* Begin *

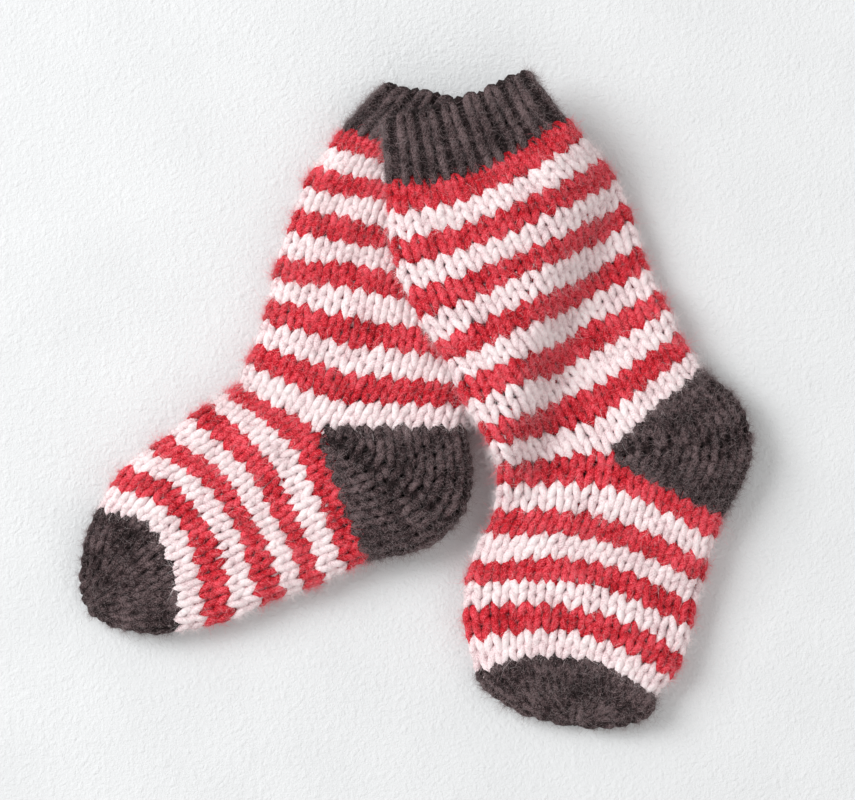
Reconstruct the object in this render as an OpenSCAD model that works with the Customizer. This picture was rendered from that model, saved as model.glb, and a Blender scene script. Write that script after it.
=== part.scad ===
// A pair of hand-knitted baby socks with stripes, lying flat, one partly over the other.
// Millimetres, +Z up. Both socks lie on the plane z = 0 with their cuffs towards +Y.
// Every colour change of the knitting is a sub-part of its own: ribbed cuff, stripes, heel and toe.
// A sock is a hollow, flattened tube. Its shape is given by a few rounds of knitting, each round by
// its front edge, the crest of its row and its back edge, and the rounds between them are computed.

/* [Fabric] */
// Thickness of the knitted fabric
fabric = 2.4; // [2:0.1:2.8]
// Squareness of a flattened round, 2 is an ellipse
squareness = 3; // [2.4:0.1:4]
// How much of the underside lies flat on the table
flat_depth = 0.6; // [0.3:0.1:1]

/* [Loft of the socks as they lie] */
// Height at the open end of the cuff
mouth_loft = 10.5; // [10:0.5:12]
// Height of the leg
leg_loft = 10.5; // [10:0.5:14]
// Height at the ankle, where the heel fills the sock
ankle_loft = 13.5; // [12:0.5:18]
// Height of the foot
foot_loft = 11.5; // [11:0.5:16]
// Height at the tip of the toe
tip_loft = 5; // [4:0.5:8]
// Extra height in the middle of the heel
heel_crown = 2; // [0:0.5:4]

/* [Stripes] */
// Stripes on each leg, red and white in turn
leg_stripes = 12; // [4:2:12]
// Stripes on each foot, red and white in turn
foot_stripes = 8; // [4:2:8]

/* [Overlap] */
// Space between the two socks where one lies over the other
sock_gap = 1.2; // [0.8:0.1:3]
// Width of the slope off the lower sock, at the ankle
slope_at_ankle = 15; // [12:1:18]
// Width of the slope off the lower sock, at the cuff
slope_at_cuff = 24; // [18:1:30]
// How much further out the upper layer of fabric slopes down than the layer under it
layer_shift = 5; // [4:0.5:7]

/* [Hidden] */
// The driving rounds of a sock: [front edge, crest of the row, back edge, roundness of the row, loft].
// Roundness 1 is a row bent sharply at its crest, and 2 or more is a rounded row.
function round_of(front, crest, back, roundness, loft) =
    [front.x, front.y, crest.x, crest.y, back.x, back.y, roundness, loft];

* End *

• JOB: From the first line to the last, please quote the material above exactly.

• EXERCISE OUTPUT:
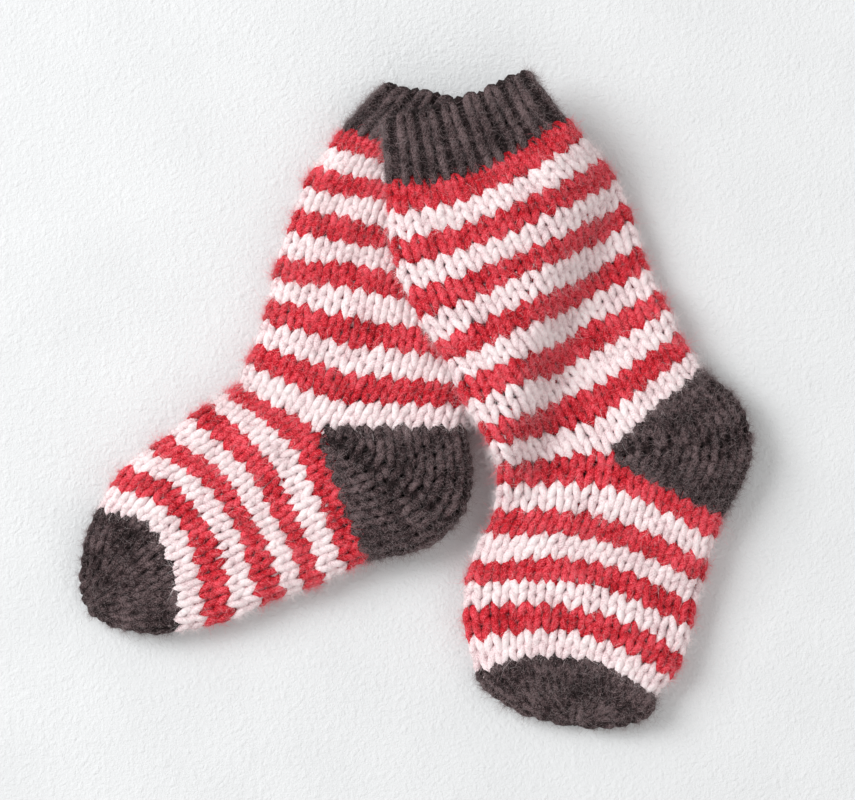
Reconstruct the object in this render as an OpenSCAD model that works with the Customizer. This picture was rendered from that model, saved as model.glb, and a Blender scene script. Write that script after it.
=== part.scad ===
// A pair of hand-knitted baby socks with stripes, lying flat, one partly over the other.
// Millimetres, +Z up. Both socks lie on the plane z = 0 with their cuffs towards +Y.
// Every colour change of the knitting is a sub-part of its own: ribbed cuff, stripes, heel and toe.
// A sock is a hollow, flattened tube. Its shape is given by a few rounds of knitting, each round by
// its front edge, the crest of its row and its back edge, and the rounds between them are computed.

/* [Fabric] */
// Thickness of the knitted fabric
fabric = 2.4; // [2:0.1:2.8]
// Squareness of a flattened round, 2 is an ellipse
squareness = 3; // [2.4:0.1:4]
// How much of the underside lies flat on the table
flat_depth = 0.6; // [0.3:0.1:1]

/* [Loft of the socks as they lie] */
// Height at the open end of the cuff
mouth_loft = 10.5; // [10:0.5:12]
// Height of the leg
leg_loft = 10.5; // [10:0.5:14]
// Height at the ankle, where the heel fills the sock
ankle_loft = 13.5; // [12:0.5:18]
// Height of the foot
foot_loft = 11.5; // [11:0.5:16]
// Height at the tip of the toe
tip_loft = 5; // [4:0.5:8]
// Extra height in the middle of the heel
heel_crown = 2; // [0:0.5:4]

/* [Stripes] */
// Stripes on each leg, red and white in turn
leg_stripes = 12; // [4:2:12]
// Stripes on each foot, red and white in turn
foot_stripes = 8; // [4:2:8]

/* [Overlap] */
// Space between the two socks where one lies over the other
sock_gap = 1.2; // [0.8:0.1:3]
// Width of the slope off the lower sock, at the ankle
slope_at_ankle = 15; // [12:1:18]
// Width of the slope off the lower sock, at the cuff
slope_at_cuff = 24; // [18:1:30]
// How much further out the upper layer of fabric slopes down than the layer under it
layer_shift = 5; // [4:0.5:7]

/* [Hidden] */
// The driving rounds of a sock: [front edge, crest of the row, back edge, roundness of the row, loft].
// Roundness 1 is a row bent sharply at its crest, and 2 or more is a rounded row.
function round_of(front, crest, back, roundness, loft) =
    [front.x, front.y, crest.x, crest.y, back.x, back.y, roundness, loft];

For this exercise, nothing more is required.